_EXERCISE GOAL_. Tally the lines holding the word "More" and state the count by itself.

Modeling code records
[Start]

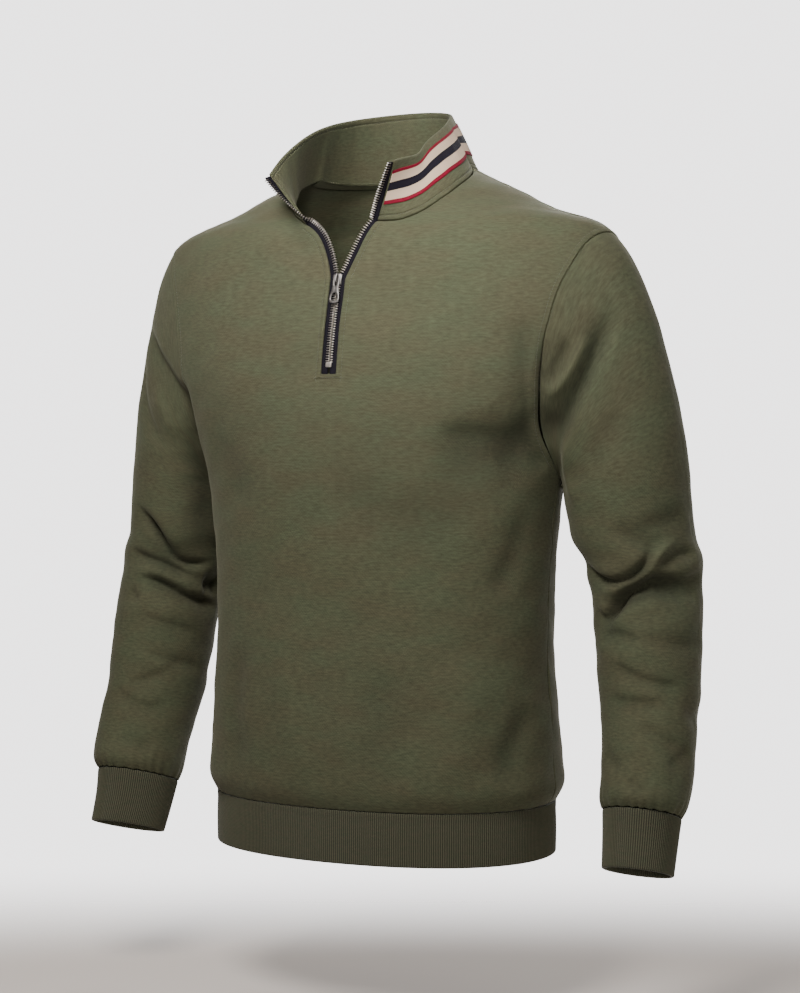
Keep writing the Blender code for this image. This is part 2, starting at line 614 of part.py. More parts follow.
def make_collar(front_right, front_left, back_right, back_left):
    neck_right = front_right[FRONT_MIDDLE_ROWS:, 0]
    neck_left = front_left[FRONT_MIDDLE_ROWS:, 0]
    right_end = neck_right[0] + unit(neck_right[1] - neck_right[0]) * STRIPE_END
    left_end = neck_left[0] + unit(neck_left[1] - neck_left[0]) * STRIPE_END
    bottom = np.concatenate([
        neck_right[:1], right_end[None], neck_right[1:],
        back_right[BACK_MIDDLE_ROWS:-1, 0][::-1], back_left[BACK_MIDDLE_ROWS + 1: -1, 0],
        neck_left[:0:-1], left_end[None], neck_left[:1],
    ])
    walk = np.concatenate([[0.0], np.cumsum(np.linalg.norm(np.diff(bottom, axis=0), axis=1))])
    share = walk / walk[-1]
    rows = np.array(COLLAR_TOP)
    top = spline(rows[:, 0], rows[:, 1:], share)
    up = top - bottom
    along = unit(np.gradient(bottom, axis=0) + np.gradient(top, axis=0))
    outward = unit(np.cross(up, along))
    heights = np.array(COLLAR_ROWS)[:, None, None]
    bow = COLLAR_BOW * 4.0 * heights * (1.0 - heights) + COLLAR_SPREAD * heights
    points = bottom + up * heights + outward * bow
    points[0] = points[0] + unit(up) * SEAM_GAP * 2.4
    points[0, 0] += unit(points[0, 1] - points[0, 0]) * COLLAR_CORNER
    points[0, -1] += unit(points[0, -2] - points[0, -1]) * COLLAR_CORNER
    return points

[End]
[Start]

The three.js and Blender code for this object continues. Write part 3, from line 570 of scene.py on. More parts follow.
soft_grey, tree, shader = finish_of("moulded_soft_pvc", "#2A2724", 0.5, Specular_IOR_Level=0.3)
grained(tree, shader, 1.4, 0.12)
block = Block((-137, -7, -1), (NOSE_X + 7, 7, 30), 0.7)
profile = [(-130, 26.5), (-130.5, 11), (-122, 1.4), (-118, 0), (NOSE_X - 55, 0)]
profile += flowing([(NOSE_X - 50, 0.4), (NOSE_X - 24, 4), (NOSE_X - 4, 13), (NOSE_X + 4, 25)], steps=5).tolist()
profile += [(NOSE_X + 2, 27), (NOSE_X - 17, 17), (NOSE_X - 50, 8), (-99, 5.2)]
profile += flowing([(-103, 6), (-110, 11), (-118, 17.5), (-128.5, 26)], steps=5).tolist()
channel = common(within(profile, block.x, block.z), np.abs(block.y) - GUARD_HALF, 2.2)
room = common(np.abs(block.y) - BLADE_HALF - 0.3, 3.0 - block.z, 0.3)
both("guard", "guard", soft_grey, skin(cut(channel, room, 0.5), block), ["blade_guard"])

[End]

_RESPONSE_. 2